Joshua Janoski10/25/08
I love that the MC had a change of heart at the end of the story.

I saw some missing commas and such, but those are easy fixes, and they didn't detract from the story.

I see a lot of talent here, and I think whoever wrote this will just keep getting better the more he/she enters the challenge. Good job!
Celeste Ammirata10/28/08
This is a sweet, heartfelt story. Like mentioned above, there were a few small errors, but they didn't take away from the message. You have talent. Keep Writing.
Catrina Bradley 10/28/08
Excellent story! You might want to somehow nail down the girl's age - she is called a "child" so I pictured a little girl, but speaks more like a pre-teen. I noticed a few minor bumps in the road in your writing, but they don't detract from the reading. I loved the MC's change of heart at the end. Helping others tends to do that. :) Very well done.
Marlene Austin10/29/08
Very nice story. You showed the emotions of your characters well. Keep working toward improvement on those mechanical errors.
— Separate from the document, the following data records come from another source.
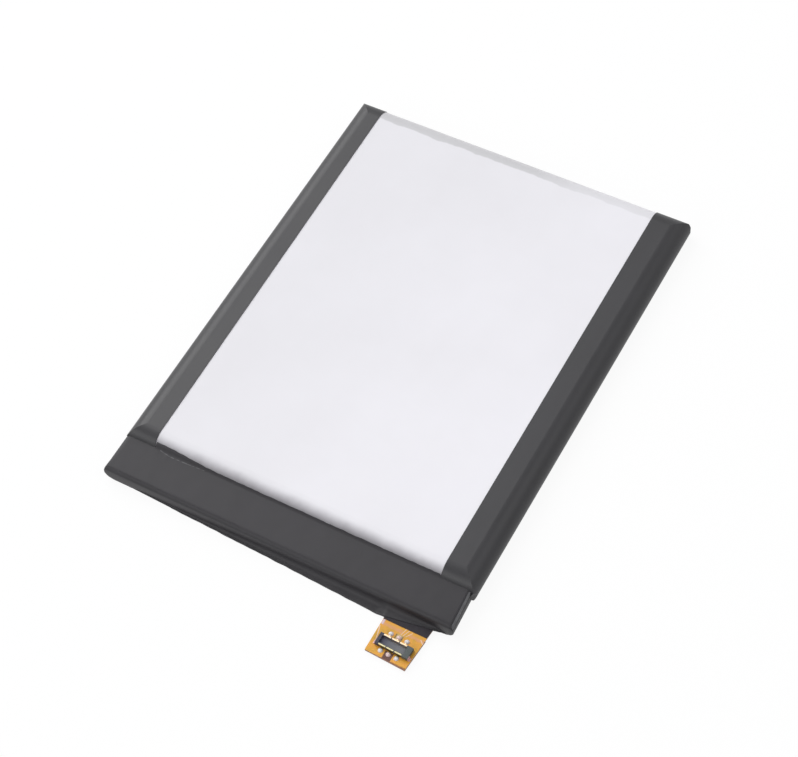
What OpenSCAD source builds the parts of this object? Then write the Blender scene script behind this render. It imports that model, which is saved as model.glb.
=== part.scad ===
// Mobile phone battery: a pouch cell, its protection board in a taped bay at one end,
// and a flex tail that carries the board-to-board connector.
// X runs across the cell, Y along it and away from the tail, Z up from the resting plane.
// The origin lies on the resting plane, under the middle of the whole outline.

/* [Cell] */
// Width of the pouch over its folded side seals
cell_w = 63.4; // [60:0.1:70]
// Length of the pouch body, without its terrace
cell_l = 77.4; // [60:0.1:100]
// Thickness of the pouch body
cell_t = 4.3; // [4:0.05:5.5]
// Radius at which the top face rolls over into the long sides
side_roll_r = 2.75; // [2:0.05:3]
// Radius at which the top face rolls over into the two ends
end_roll_r = 3.0; // [2.2:0.05:3.2]
// Radius of the pouch's four corners, seen from above
corner_r = 1.0; // [0.8:0.05:1.4]
// Thickness of a side seal, folded up against the side
seal_fold_t = 0.3; // [0.15:0.05:0.45]
// Height of a folded side seal
seal_fold_h = 2.2; // [1.2:0.1:2.6]
// Height of a folded side seal's lower edge over the back of the pouch
seal_fold_z = 0.6; // [0.4:0.05:0.8]
// Length of the sealed terrace at the tab end
terrace_l = 4.2; // [3.4:0.1:4.5]
// Thickness of the sealed terrace
terrace_t = 0.3; // [0.2:0.02:0.4]
// Length of the bevel across the terrace's two corners
terrace_bevel = 1.2; // [0.5:0.1:2]

/* [Tapes] */
// Thickness of every wrap tape
tape_t = 0.1; // [0.06:0.01:0.16]
// Width of the left tape on the top face at its far end, in from the outer side
left_tape_far_w = 5.1; // [4:0.05:9]
// Width of the left tape on the top face at its near end, in from the outer side
left_tape_near_w = 5.65; // [4:0.05:9]
// Width of the right tape on the top face at its far end, in from the outer side
right_tape_far_w = 6.2; // [4:0.05:9]
// Width of the right tape on the top face at its near end, in from the outer side
right_tape_near_w = 6.0; // [4:0.05:9]
// Width that both side tapes fold under the back
under_tape_w = 6.5; // [4:0.1:9]
// Distance that the side tapes stop short of the far end
tape_far_gap = 0.5; // [0.45:0.05:1]
// Height that the bay tape climbs up the end of the cell
tape_climb = 0.7; // [0.4:0.05:0.9]
// Length of the bay tape that is stuck under the back of the cell
tape_under_l = 4.5; // [3:0.1:8]

/* [Board bay] */
// Length of the bay, from the end of the pouch body to its outer front face
bay_l = 6.4; // [6.3:0.1:8]
// Height of the bay over the resting plane
bay_h = 3.0; // [2.8:0.05:3.3]
// How far the bay's two ends stand in from the sides of the cell
bay_inset = 0.04; // [0.02:0.01:0.1]
// How much further the bay's right end stands in at its front
bay_right_in = 0.2; // [0.1:0.05:0.3]
// How much the bay is drawn in at the left, where it meets the cell
bay_waist_left = 0.3; // [0.2:0.05:0.6]
// How much the bay is drawn in at the right, where it meets the cell
bay_waist_right = 0.6; // [0.2:0.05:0.8]
// Thickness of the board holder's roof and front wall
holder_wall = 0.4; // [0.3:0.05:0.5]
// Radius along the board holder's front upper edge
holder_edge_r = 0.6; // [0.2:0.05:0.8]
// Width of a rib under the board holder's roof
rib_w = 0.6; // [0.4:0.05:0.8]

/* [Tape lip] */
// How far the lip reaches out at the flex tail's left edge
lip_out_left = 1.85; // [1.5:0.05:2]
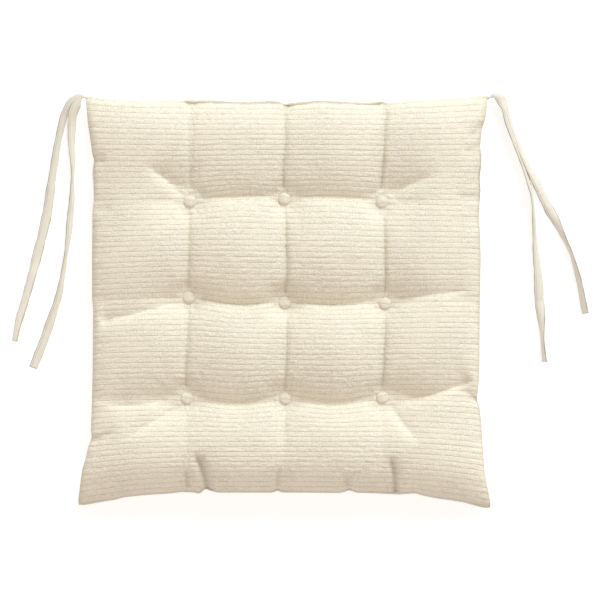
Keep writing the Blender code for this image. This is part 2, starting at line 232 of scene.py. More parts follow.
def read_off(x, marks, table):
    """The rows of a table at the places x, where its own rows are at the marks."""
    return np.stack([np.interp(x, marks, column) for column in table.T], -1)


def border(grid):
    """The outer points of a grid in order, anticlockwise from the front left."""
    return np.concatenate([grid[0, :-1], grid[:-1, -1], grid[-1, :0:-1], grid[:0:-1, 0]])


def smooth_noise(shape, cells):
    """Noise from -1 to 1 over a grid, with that many bumps along its two directions."""
    coarse = RNG.uniform(-1, 1, (cells[0] + 1, cells[1] + 1))
    first, second = (catmull(c + 1, np.linspace(0, c, n)) for c, n in zip(cells, shape))
    return first @ coarse @ second.T


# ---- camera, light and floor ----
def camera():
    data = bpy.data.cameras.new("camera")
    data.lens = LENS
    data.sensor_width = 36
    data.clip_start = 0.1
    data.clip_end = 20
    ob = link(bpy.data.objects.new("camera", data))
    ob.location = CAMERA_PLACE
    bpy.context.scene.camera = ob


def sun(name, toward, energy, angle, colour):
    """Parallel light that comes from a direction, as soft as its angle in degrees."""
    data = bpy.data.lights.new(name, "SUN")
    data.energy = energy
    data.angle = math.radians(angle)
    data.color = colour
    ob = link(bpy.data.objects.new(name, data))
    ob.location = Vector(toward)
    ob.rotation_euler = (-Vector(toward)).to_track_quat("-Z", "Y").to_euler()


def studio():
    world = bpy.data.worlds.new("studio")
    world.use_nodes = True
    background = world.node_tree.nodes["Background"]
    background.inputs["Color"].default_value = (1.0, 0.90, 0.84, 1)
    background.inputs["Strength"].default_value = 0.792
    scene = bpy.context.scene
    scene.world = world
    scene.view_settings.view_transform = "Standard"
    # low from behind the pad and a little to its right
    sun("key", toward=(0.55, 1.40, 0.86), energy=2.09, angle=26, colour=(0.87, 1.0, 1.05))
    bpy.ops.mesh.primitive_plane_add(size=12)
    floor = bpy.context.object
    floor.name = "floor"
    material = bpy.data.materials.new("floor_paper")
    material.use_nodes = True
    shader = material.node_tree.nodes["Principled BSDF"]
    shader.inputs["Base Color"].default_value = (0.50, 0.50, 0.50, 1)
    shader.inputs["Roughness"].default_value = 0.9
    shader.inputs["Emission Color"].default_value = (1, 1, 1, 1)
    shader.inputs["Emission Strength"].default_value = 0.62
    floor.data.materials.append(material)


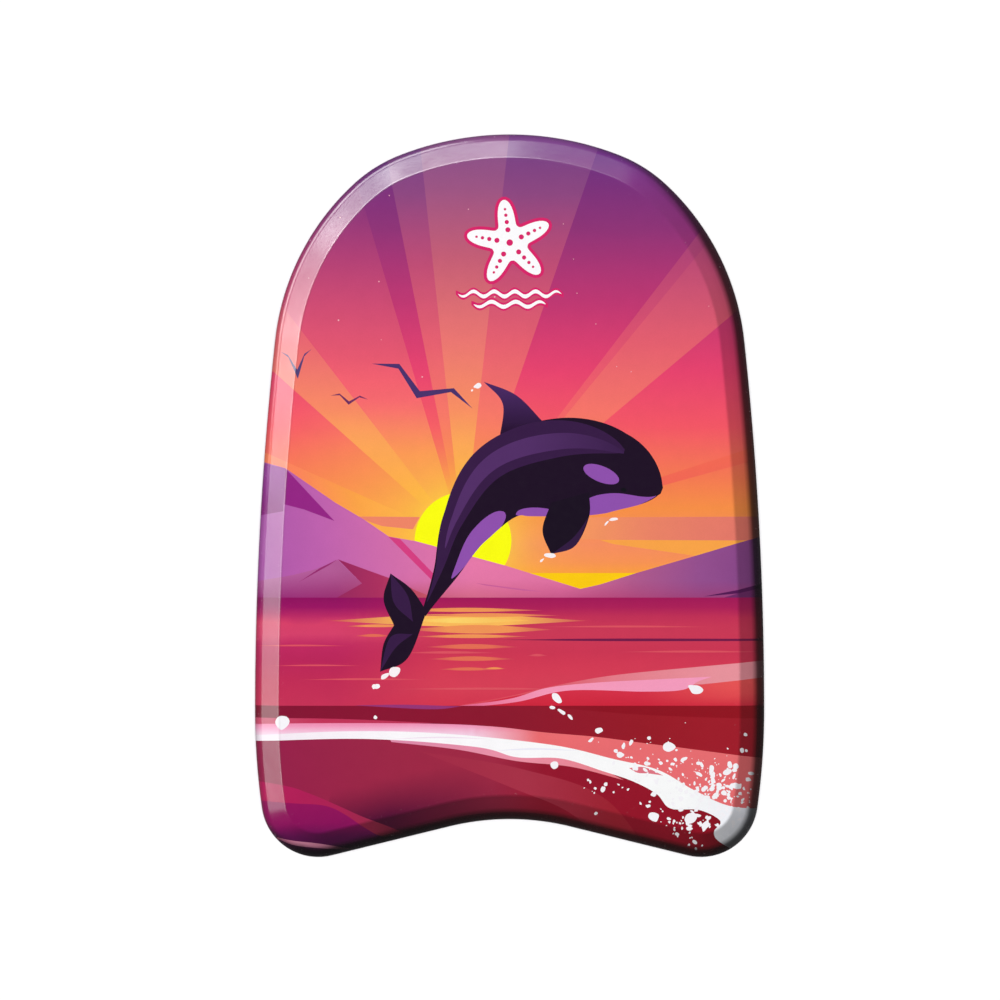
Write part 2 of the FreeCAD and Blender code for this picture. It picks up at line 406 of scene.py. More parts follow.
def linear(channel):
    """An sRGB channel out of 255 as linear light."""
    c = channel / 255
    return c / 12.92 if c <= 0.04045 else ((c + 0.055) / 1.055) ** 2.4


def ink(*rgb):
    """A colour as seen on the deck, out of 255, as the film's reflectance."""
    return np.array([max(DARKEST_INK, linear(c) - VEIL) / WHITE_LEVEL for c in rgb])


def flat(*rgb):
    """An even fill."""
    colour = ink(*rgb)
    return lambda xy: np.tile(colour, (len(xy), 1))


def ramp(axis, *stops):
    """A gradient along the page: x or y. Each stop is a place followed by a colour."""
    places = [stop[0] for stop in stops]
    colours = [ink(*stop[1:]) for stop in stops]
    column = "xy".index(axis)

    def fill(xy):
        channels = [np.interp(xy[:, column], places, [c[k] for c in colours]) for k in range(3)]
        return np.column_stack(channels)

    return fill


def mixed(first, second, share_at):
    """One fill turning into another, by a share that is worked out at each point."""

    def fill(xy):
        share = np.clip(share_at(xy), 0, 1)[:, None]
        return first(xy) * (1 - share) + second(xy) * share

    return fill


def blend(first, second, axis, start, end):
    """One fill turning into another along the page."""
    column = "xy".index(axis)
    return mixed(first, second, lambda xy: (xy[:, column] - start) / (end - start))


def from_rim(first, second, start, end):
    """One fill near the outline turning into another further in."""
    return mixed(first, second, lambda xy: (locate(xy)[0] - start) / (end - start))


def spline(knots, spacing=None):
    """A smooth curve from the second knot up to the last but one. The end knots only steer it."""
    path = []
    for before, start, end, after in zip(knots, knots[1:], knots[2:], knots[3:]):
        count = max(1, math.ceil(np.linalg.norm(end - start) / spacing)) if spacing else DROP_STEPS
        bend, twist = 2 * before - 5 * start + 4 * end - after, 3 * start - before - 3 * end + after
        for i in range(count):
            s = i / count
            path.append(start + 0.5 * ((end - before) * s + bend * s**2 + twist * s**3))
    return path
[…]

Nice job. :)
Seema Bagai 10/29/08
This story is filled with good descriptions.

The story has an interesting premise, but not very realistic in terms of what would be allowed in a hospital (especially the children's ward). You might want to consider changing it to a retirement home where then your idea of having the main character deliver cookies to others will be a bit more realistic.

You write well. I can see this being a longer piece with more detail on the MC.
Gerald Shuler 10/29/08
You have done very well for a beginning writer. The errors others mentioned are the same ones I would have pointed out. The most important one, though, is to write like you ARE the age of the person speaking. Before you write, ask yourself "How would Mom say this?" or "How would a 5-year-old child say this?"

You would be amazed at how much better your writing would be just by asking age appropiate questions.

You have strong talent. I hope you keep writing things that are exciting to you.
Laury Hubrich 10/29/08
Very good writing. One thing I noticed: be careful to put tags on your dialogue so we know who is talking. I really liked your story. Good job!
Leah Nichols 10/29/08
Great job! Watch punctuation, and write out your numbers unless they're bigger than 100. Read your stories aloud to check how it sounds. Nice work - I like the story; you're doing well! Again, welcome to Faithwriters! :)
Dee Yoder 10/30/08
Good job writing your first story for Faithwriters! As a homeschool mom whose son will write his first story for the Challenge starting tomorrow, I say, "Yay for you!"

The characters in your story are very sweet and I like them. I have nothing to add to your other comments about ways to improve...just keep at it! You definitely have a story to tell and the ability to get it told. Way to go!